I think the best piece for advice is what I said before, knowing when a story is too big for a short, and not trying to cram it all under 10k if you need 20.
 
Thanks! I've been trying to spend more time writing shorts lately, but I've been focused on novels for the last 3 years and I'm afraid I've lost my touch.

What I like in short fiction, what I think works, are unexpected endings. Not O. Henry style tricks, necessarily, but the subversion of expectation. A revelation of some sort that becomes clear at the end and is inevitable if you think on it, but which takes the reader by surprise. Shirley Jackson's "The Lottery" is a prime example.
 
Thanks, everyone, for this helpful advice. I'm a long-form reader and writer, thinking in big plot sweeps and character development, so short stories have always been a bugbear for me. I would love to get a lot better at writing them a) because they're worthwhile in and of themselves and b) because they're excellent for overall platform-building as an author, giving us something to publish that doesn't require 1+ years to write (hopefully...actually not so true for me). Also a great way to explore new ideas that could eventually turn into future novels. But again, they have loads of intrinsic value as art forms, even without those extra benefits, not just a means to an end.
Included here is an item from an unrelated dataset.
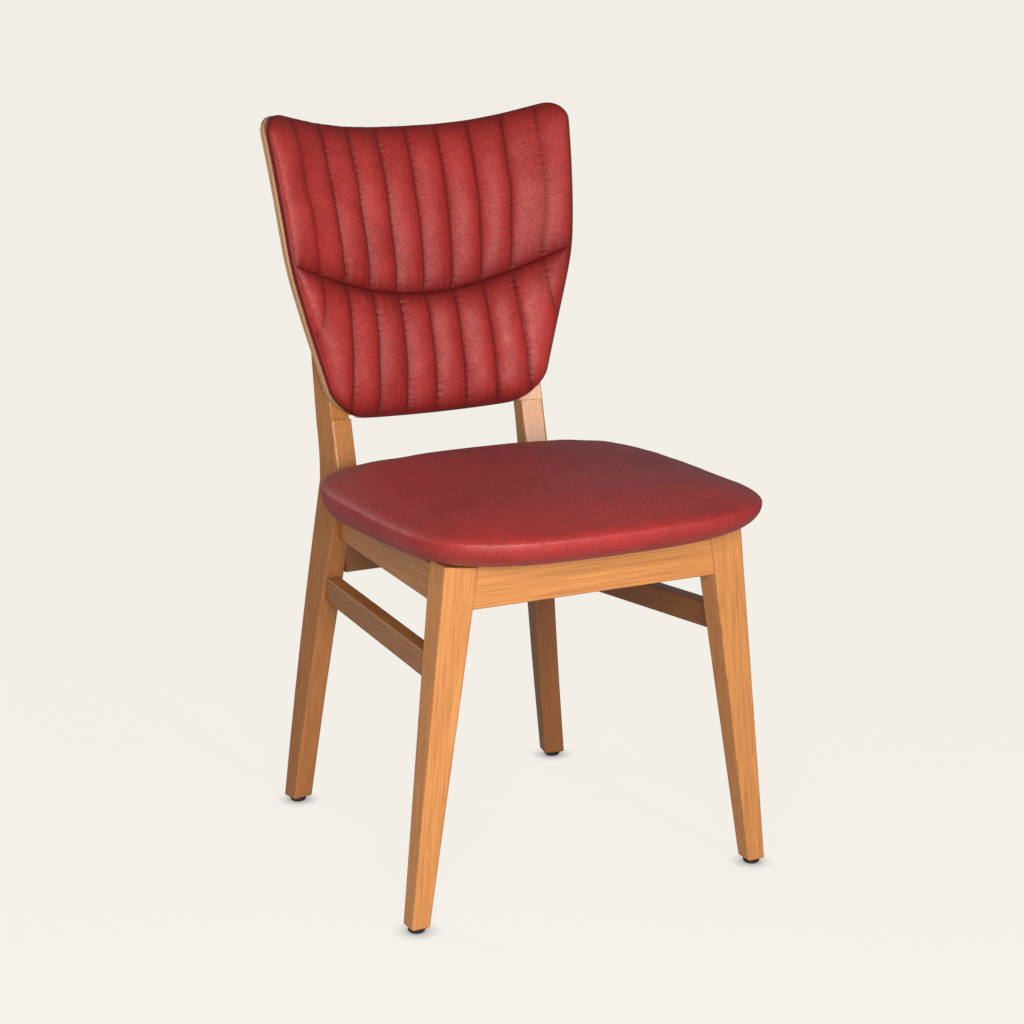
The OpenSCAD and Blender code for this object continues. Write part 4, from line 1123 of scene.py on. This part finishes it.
def makeWorld():
    # the sky is seen as bright as the far floor, so that no horizon shows
    world = bpy.data.worlds.new("studio")
    bpy.context.scene.world = world
    world.use_nodes = True
    tree = world.node_tree
    sky = next(node for node in tree.nodes if node.type == "BACKGROUND")
    sky.inputs["Color"].default_value = stage["sky"]
    sky.inputs["Strength"].default_value = stage["skyStrength"]
    bright = mix(stage["skyStrength"], 1.0, stage["floorGlow"])
    seen = addNode(tree, "ShaderNodeBackground", Color=stage["cream"], Strength=bright)
    seenAs(tree, sky, seen, "OUTPUT_WORLD")


lamps = {
    "key": {"place": (-0.95, -2.05, 0.98), "size": 1.1, "watts": 60},
    "gloss": {"place": (0.45, -3.6, 1.45), "size": 0.5, "watts": 36},
    "rear": {"place": (-1.7, 2.5, 1.8), "size": 1.4, "watts": 24},
}


def makeLamps():
    target = Vector(stage["lampsAim"])
    for name, lamp in lamps.items():
        light = bpy.data.lights.new(name, "AREA")
        light.shape = "SQUARE"
        light.size = lamp["size"]
        light.energy = lamp["watts"]
        light.color = stage["lampColour"]
        holder = bpy.data.objects.new(name, light)
        holder.location = lamp["place"]
        holder.rotation_euler = (target - holder.location).to_track_quat("-Z", "Y").to_euler()
        bpy.context.scene.collection.objects.link(holder)


# the viewpoint was solved from the photograph's frame corners and lines
view = {
    "azimuth": np.radians(-27.20),
    "elevation": np.radians(14.54),
    "distance": 2.9677,
    "target": (-0.00005, 0.21173, 0.41834),
    "lens": 86.87,
    "sensor": 36.0,
}


def makeCamera():
    lens = bpy.data.cameras.new("camera")
    lens.lens = view["lens"]
    lens.sensor_width = view["sensor"]
    holder = bpy.data.objects.new("camera", lens)
    bpy.context.scene.collection.objects.link(holder)
    rise, turn = view["elevation"], view["azimuth"]
    away = Vector((np.sin(turn) * np.cos(rise), -np.cos(turn) * np.cos(rise), np.sin(rise)))
    aim = Vector(view["target"]) + Vector((0, chair["legFronts"], 0))
    holder.location = aim + away * view["distance"]
    holder.rotation_euler = away.to_track_quat("Z", "Y").to_euler()
    bpy.context.scene.camera = holder


makeFloor()
makeWorld()
makeLamps()
makeCamera()
bpy.context.scene.view_settings.view_transform = "Standard"
bpy.context.scene.view_settings.look = "None"
print("stage set")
I've been looking for solid advice on writing shorts for awhile now and have begun to believe that there are very few actual techniques that are different from long form stories.

Are there any short story editors in the forum that can comment? I'd love to hear what makes you pluck a piece from the slush pile and wave it in the air.
 
Not all short stories shoudl exist for a surprise ending, and those with a surprise ending should be about much more than just setting up the surprise.

"punch line" or twist in the tail, if it's very short.

I choose and ending and maybe a few scenes, and many times that's where my planning ends. Then I write it.

What I like in short fiction, what I think works, are unexpected endings.
Not all short stories shoudl exist for a surprise ending, and those with a surprise ending should be about much more than just setting up the surprise.

I feel particularly daunted by the prospect of writing short story endings. The challenge of writing a seamless short-story ending, that ties up loose ends and doesn't leave behind a dissatisfied reader, is daunting.

Welcome, TK Greenleaf. This is a great forum for readers and writers. I look forward to reading samples of your writing here.